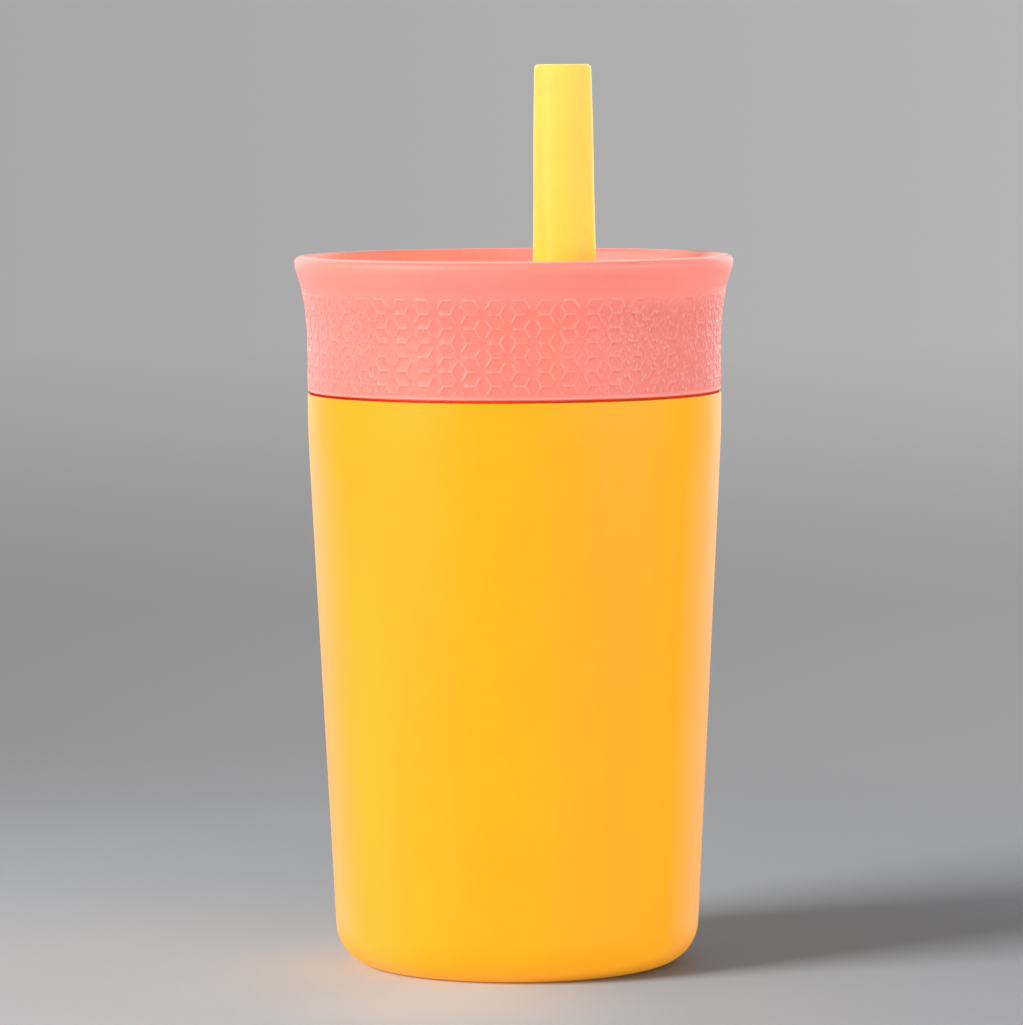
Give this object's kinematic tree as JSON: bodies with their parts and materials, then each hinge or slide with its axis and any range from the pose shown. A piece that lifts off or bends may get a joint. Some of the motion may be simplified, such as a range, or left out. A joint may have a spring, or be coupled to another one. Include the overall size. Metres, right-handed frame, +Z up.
{
  "type": "insulated straw tumbler for a child",
  "caption": "Double-wall insulated cup for a child with a twist-on lid, a soft flared patterned collar, an air vent and a flexible straw with a spill valve.",
  "frame": {"origin": "centre of the foot ring, on the plane the cup stands on", "axes": "+Z up along the cup's axis; the straw leaves the lid's deck on the +X side and the air vent is on the -X side; +Y completes the right-handed frame"},
  "size_m": [0.0856, 0.0856, 0.176],
  "materials": {
    "amber_coat": "fine-grained satin powder coat",
    "steel": "brushed",
    "solder_glass": "fused, glossy",
    "getter_grey": "sintered, matte",
    "coral_soft": "soft-touch matte with a raised line pattern",
    "coral_rigid": "moulded satin",
    "clear_soft": "translucent silicone, satin",
    "yellow_soft": "silicone, soft matte",
    "white_rigid": "moulded satin"
  },
  "bodies": {
    "cup": {"outer_shell": "amber_coat", "inner_liner": "steel", "vacuum_base_plate": "steel", "vacuum_seal_bead": "solder_glass", "base_cover": "amber_coat", "getter_holder": "steel", "getter_pellet": "getter_grey"},
    "gasket": {"lid_gasket": "clear_soft"},
    "lid": {"lid_core": "coral_rigid", "grip_collar": "coral_soft"},
    "vent": {"vent_valve": "clear_soft"},
    "straw": {"straw_foot": "yellow_soft", "spill_valve": "yellow_soft", "straw_connector": "white_rigid", "lower_straw": "yellow_soft"},
    "straw_tip": {"straw_mouthpiece": "yellow_soft"}
  },
  "joints": [
    {"name": "lid_rise", "type": "slide", "parent": "cup", "child": "gasket", "axis": [0, 0, 1], "range_m": [0, 0.0121]},
    {"name": "lid_turn", "type": "hinge", "parent": "gasket", "child": "lid", "pos_m": [0, 0, 0.118], "axis": [0, 0, 1], "range_deg": [0, 360]},
    {"name": "vent_open", "type": "slide", "parent": "lid", "child": "vent", "axis": [0, 0, -1], "range_m": [0, 0.0007], "stiffness_N_per_m": 60},
    {"name": "straw_pull", "type": "slide", "parent": "lid", "child": "straw", "axis": [0, 0, 1], "range_m": [0, 0.12]},
    {"name": "straw_flex", "type": "hinge", "parent": "straw", "child": "straw_tip", "pos_m": [0.00993, 0, 0.1342], "axis": [0, 1, 0], "range_deg": [-30, 30], "stiffness_Nm_per_rad": 0.02}
  ],
  "couplings": [
    {"joint": "lid_rise", "follows": "lid_turn", "m_per_rad": 0.0019099}
  ]
}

****************************************

**Given request**
Write down every line of the data above that includes the string "frame".

**Final result**
Give this object's kinematic tree as JSON: bodies with their parts and materials, then each hinge or slide with its axis and any range from the pose shown. A piece that lifts off or bends may get a joint. Some of the motion may be simplified, such as a range, or left out. A joint may have a spring, or be coupled to another one. Include the overall size. Metres, right-handed frame, +Z up.
  "frame": {"origin": "centre of the foot ring, on the plane the cup stands on", "axes": "+Z up along the cup's axis; the straw leaves the lid's deck on the +X side and the air vent is on the -X side; +Y completes the right-handed frame"},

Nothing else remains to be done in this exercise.